The Bank of Russia has established July 1, 2026, as the legislative deadline for implementing comprehensive cryptocurrency trading regulations. Trading through regulated exchanges is expected to commence around this timeframe, following final technical preparations and regulatory approvals.
Q2: Which Russian financial institutions will facilitate regulated cryptocurrency trading?
The Moscow Exchange (MOEX) and St. Petersburg Exchange serve as the primary platforms for regulated crypto trading. Both institutions are developing dedicated infrastructure, with the Moscow Exchange building a new trading system and the St. Petersburg Exchange adapting existing technical capabilities.
Q3: Will retail investors face restrictions in Russia’s regulated cryptocurrency market?
Yes, retail investors will access only a curated list of approved cryptocurrencies deemed sufficiently stable and compliant. Qualified investors, including institutions and high-net-worth individuals, will face no trading limits on the regulated exchange platforms.
Q4: Can cryptocurrencies be used for payments in Russia under the new framework?

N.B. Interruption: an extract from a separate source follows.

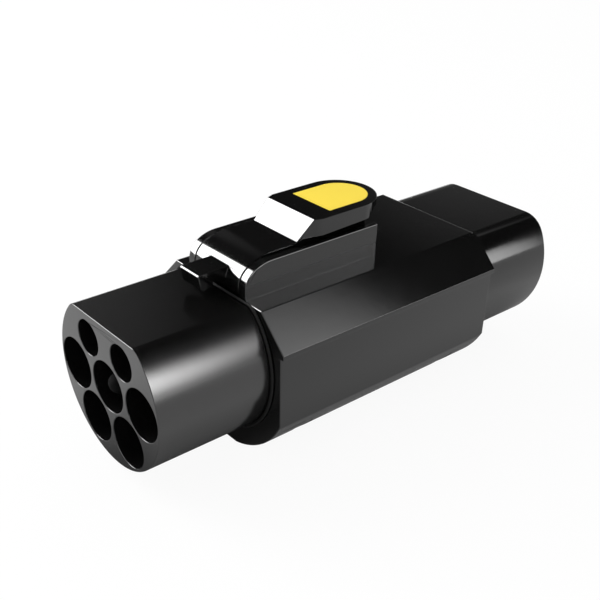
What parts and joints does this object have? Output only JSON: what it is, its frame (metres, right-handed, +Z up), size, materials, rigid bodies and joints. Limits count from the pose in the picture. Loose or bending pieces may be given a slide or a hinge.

No. Russian authorities explicitly prohibit using cryptocurrencies like Bitcoin for domestic payments. The framework permits investment exposure through regulated exchanges but maintains the ruble’s exclusive status for transactions within Russia.
Q5: How does Russia’s approach compare to other major economies’ cryptocurrency regulations?
Russia’s model combines elements of several international approaches. Like Japan and Switzerland, it establishes regulated exchange trading. Similar to India, it prohibits cryptocurrency payments. The tiered investor system reflects concerns about retail protection seen in multiple jurisdictions, while the central bank’s leading role represents a distinctive institutional arrangement.